PNNL

Abstract

Fluvial networks integrate and transport constituents from terrestrial and aquatic ecosystems. To date, most research on water quality dynamics has focused on process understanding at individual streams and, as a result, there is a lack of studies analyzing how small-scale, physical and biogeochemical drivers scale across fluvial networks. We performed tracer tests in five stream orders of the Jemez River continuum in New Mexico, USA, to quantify reach-scale hyporheic exchange during two different seasonal periods to address: how do hyporheic zone contributions to riverine processing change with space and time? And does the spatiotemporal variability of hyporheic exchange scale across fluvial networks? Combining conservative (i.e., bromide) and reactive (i.e., resazurin) tracer analyses with solute transport modeling, we found a dominance of reaction-limited transport conditions in space (for all stream orders) and time (two contrasting flow regimes).

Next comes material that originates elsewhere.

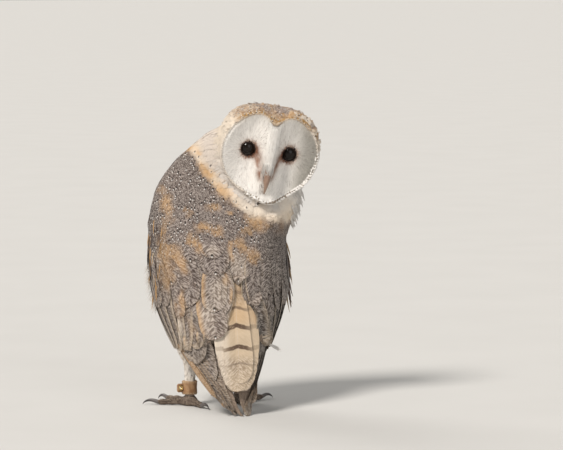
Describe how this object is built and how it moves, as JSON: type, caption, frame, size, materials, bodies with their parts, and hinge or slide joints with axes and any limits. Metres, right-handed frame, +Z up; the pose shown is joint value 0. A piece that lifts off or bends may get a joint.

Moreover, we found a trend toward more reaction-limited conditions with increasing discharge across all stream orders. While our studied fluvial network did not consistently follow the expectations of decreasing hyporheic exchange contributions with increasing stream order, as it has been previously suggested from modeling studies, we found that processing rate coefficients and Damköhler numbers consistently decreased along the continuum with increasing discharge. Our findings suggest that knowledge transferability of hyporheic zone processing along fluvial networks may be possible if the scaling patterns that we found hold true in other catchments. Thus, more research on scaling patterns along fluvial networks is highly needed.